Problem to solve: Reproduce only the lines of the material below that start at the line containing "Model this object" and stop at the line containing "user, +Z up.". Keep both end lines.

Raw data:
□ □ □ □
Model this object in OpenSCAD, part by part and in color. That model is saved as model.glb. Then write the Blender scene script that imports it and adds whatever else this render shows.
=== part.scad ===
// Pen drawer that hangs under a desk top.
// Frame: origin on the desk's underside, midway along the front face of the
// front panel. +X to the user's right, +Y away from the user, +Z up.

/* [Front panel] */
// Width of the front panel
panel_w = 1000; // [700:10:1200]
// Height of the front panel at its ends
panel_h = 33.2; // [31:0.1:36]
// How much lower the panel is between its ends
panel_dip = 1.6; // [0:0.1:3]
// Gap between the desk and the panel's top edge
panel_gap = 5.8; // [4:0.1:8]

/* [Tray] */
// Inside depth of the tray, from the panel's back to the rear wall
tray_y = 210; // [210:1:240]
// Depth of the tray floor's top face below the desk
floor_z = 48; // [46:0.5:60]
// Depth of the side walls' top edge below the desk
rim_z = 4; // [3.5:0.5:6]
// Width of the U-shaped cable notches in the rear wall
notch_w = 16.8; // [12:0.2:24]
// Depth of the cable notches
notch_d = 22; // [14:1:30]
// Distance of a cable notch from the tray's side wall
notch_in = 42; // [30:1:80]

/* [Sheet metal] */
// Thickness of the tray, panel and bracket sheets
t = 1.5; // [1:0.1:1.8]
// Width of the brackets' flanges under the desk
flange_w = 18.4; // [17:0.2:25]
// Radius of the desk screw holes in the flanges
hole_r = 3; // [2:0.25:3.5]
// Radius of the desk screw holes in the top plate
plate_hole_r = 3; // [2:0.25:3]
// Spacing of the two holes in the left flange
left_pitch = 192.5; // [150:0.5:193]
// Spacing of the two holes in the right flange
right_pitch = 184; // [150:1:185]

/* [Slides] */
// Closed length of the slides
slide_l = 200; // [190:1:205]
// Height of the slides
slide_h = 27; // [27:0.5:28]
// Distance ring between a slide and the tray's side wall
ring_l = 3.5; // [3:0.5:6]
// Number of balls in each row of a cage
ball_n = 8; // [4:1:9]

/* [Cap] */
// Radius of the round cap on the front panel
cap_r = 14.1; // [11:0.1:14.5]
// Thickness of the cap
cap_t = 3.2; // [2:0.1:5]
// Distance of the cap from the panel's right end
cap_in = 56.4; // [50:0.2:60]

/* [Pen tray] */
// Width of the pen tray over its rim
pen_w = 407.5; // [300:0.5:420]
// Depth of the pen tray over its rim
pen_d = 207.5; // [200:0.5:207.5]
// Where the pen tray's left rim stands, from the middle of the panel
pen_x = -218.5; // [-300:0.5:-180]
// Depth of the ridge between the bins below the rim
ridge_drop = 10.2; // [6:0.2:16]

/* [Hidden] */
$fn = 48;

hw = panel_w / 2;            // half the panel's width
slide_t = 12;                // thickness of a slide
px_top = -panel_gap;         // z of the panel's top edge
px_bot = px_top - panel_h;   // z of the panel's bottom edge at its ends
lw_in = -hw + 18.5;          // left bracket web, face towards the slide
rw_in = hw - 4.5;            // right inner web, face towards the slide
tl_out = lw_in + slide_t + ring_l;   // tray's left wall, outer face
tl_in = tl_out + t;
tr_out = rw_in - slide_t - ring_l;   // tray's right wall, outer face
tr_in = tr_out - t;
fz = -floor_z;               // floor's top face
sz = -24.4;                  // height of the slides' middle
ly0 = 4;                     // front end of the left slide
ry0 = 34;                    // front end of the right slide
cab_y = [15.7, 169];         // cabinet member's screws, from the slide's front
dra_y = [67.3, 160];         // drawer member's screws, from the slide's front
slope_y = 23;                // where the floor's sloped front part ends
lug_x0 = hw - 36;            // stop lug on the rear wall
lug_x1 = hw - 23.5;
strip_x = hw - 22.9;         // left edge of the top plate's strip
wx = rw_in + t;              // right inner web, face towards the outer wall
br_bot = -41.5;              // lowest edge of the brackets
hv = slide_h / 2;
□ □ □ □
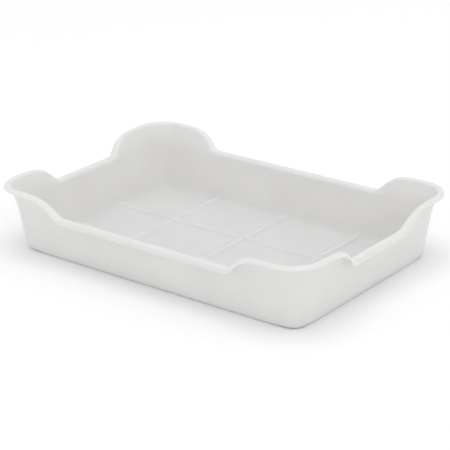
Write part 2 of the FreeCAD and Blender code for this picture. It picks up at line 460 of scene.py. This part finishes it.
□ □ □ □
Correct result:
Model this object in OpenSCAD, part by part and in color. That model is saved as model.glb. Then write the Blender scene script that imports it and adds whatever else this render shows.
=== part.scad ===
// Pen drawer that hangs under a desk top.
// Frame: origin on the desk's underside, midway along the front face of the
// front panel. +X to the user's right, +Y away from the user, +Z up.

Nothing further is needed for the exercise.